To help raise Lisa's spirits, Homer threatens Grampa Simpson to get him to tell the rest of the story by turning the thermostat down a few degrees. Grandpa Simpson then tells how Mabel threatened to castrate Colonel Burns with a shotgun blast and then escaped with Virgil to Canada. There, she divorced Hiram and married Virgil. She also got one shoe from Hiram, but he kept the shoelaces to himself. Grampa reveals that Virgil and Mabel's son Abraham was his great-grandfather, and therefore Bart, Lisa, and Maggie (actually descended from Virgil and not Hiram) are 1/64th black, to which Lisa then claims is the reason for her jazz musical ability, Bart believes that it is the reason for him being so cool, and Homer sees as why he makes less money than his white co-workers. Grampa also admits that the reason why he kept this secret was due to the fact that people during his generation were racist at that time.

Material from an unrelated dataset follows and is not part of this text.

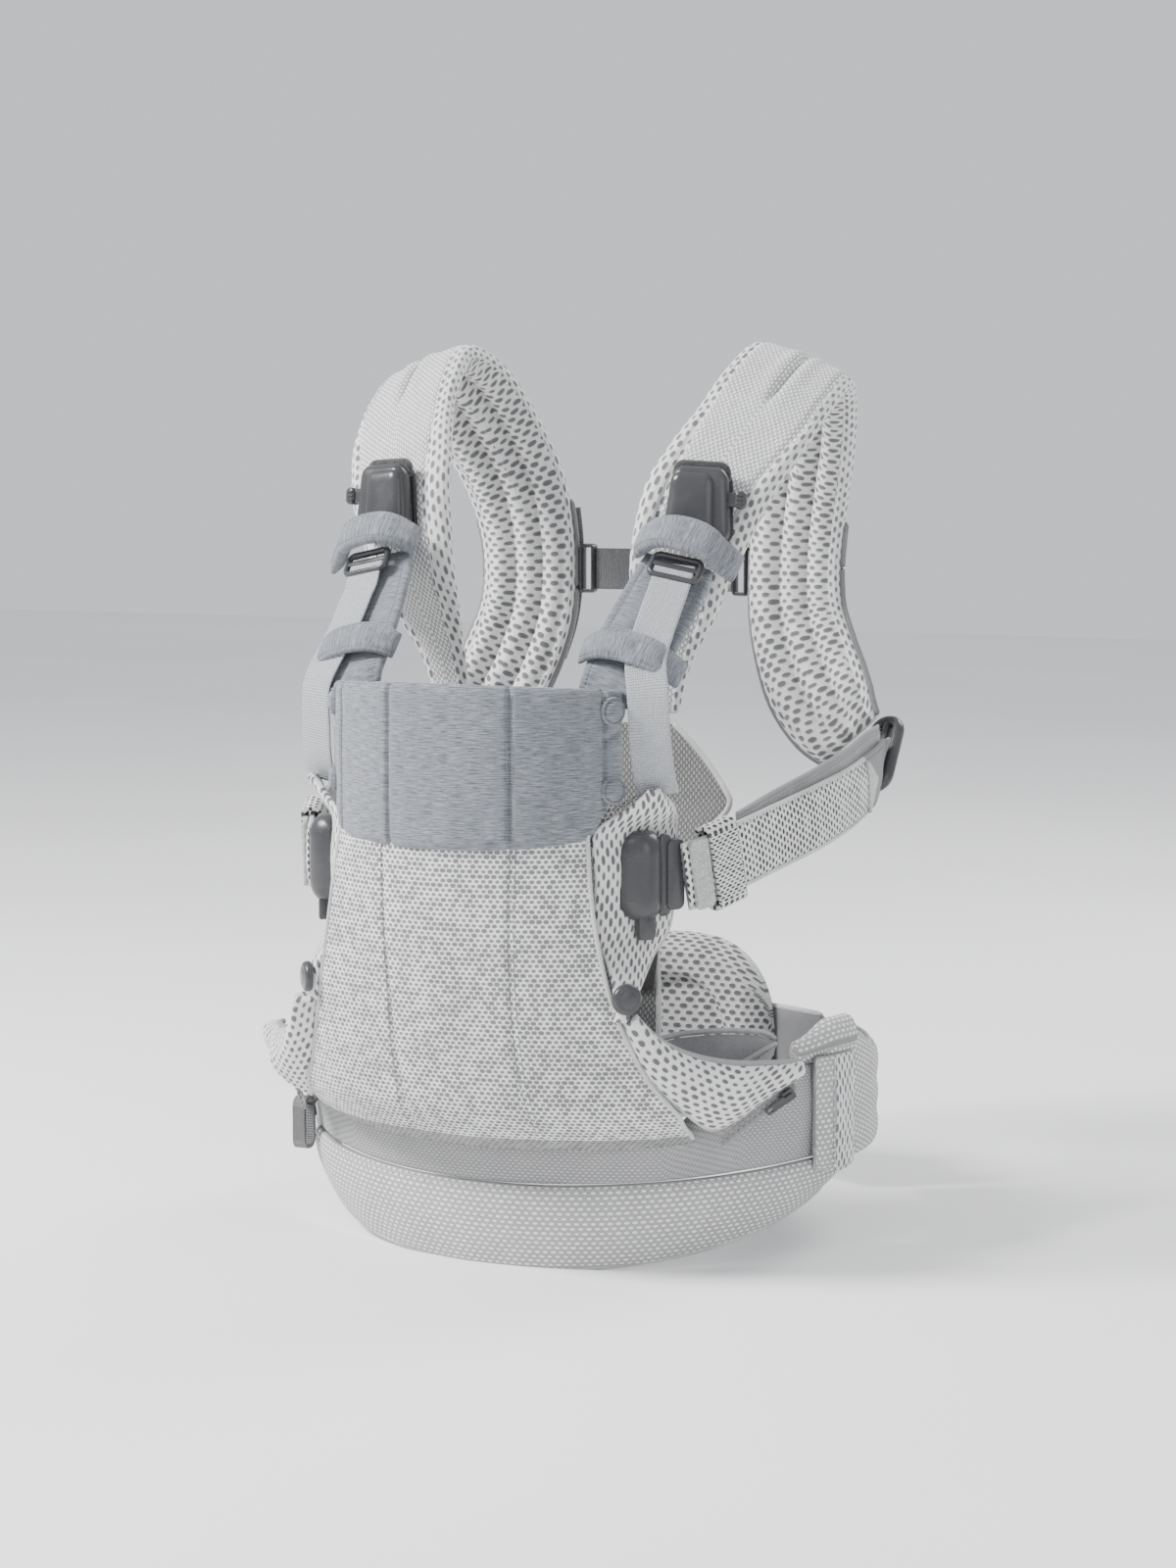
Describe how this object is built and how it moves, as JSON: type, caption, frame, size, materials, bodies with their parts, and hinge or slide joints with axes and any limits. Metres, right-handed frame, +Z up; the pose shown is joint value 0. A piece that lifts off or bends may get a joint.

Marge then notes that her father was French, to which Homer claims as the cause of his drinking, and drinks wine from a bottle. Marge points out that he is not of French ancestry, but Homer dismisses this and continues drinking while the French national anthem is played in the background.

==Reception==
In its original American broadcast, "The Color Yellow" was watched by 6.08 million households getting a 3.0/8 in the 18-49 Nielsen Rating, and was the second most-watched show on Fox that night, after a repeat of Family Guy and came second in its time slot after the 2010 Winter Olympics. The show ranked 19 in the 18-49 weekly ratings ranking 4th on FOX for the rating after Family Guy and American Idol Wednesday and Tuesday.

Robert Canning of IGN gave the episode a 6.4 writing that it "as a whole fell flat" and commented: "I guess it's difficult to find the humor in slavery, even for The Simpsons".

Emily VanDerWerff of The A.V. Club gave the episode a C+, saying that "there was some funny stuff" but "the majority of the episode was a disappointment".

Jason Hughes of TV Squad gave "The Color Yellow" a positive review stating that "there were some great comedic moments in tonight's episode".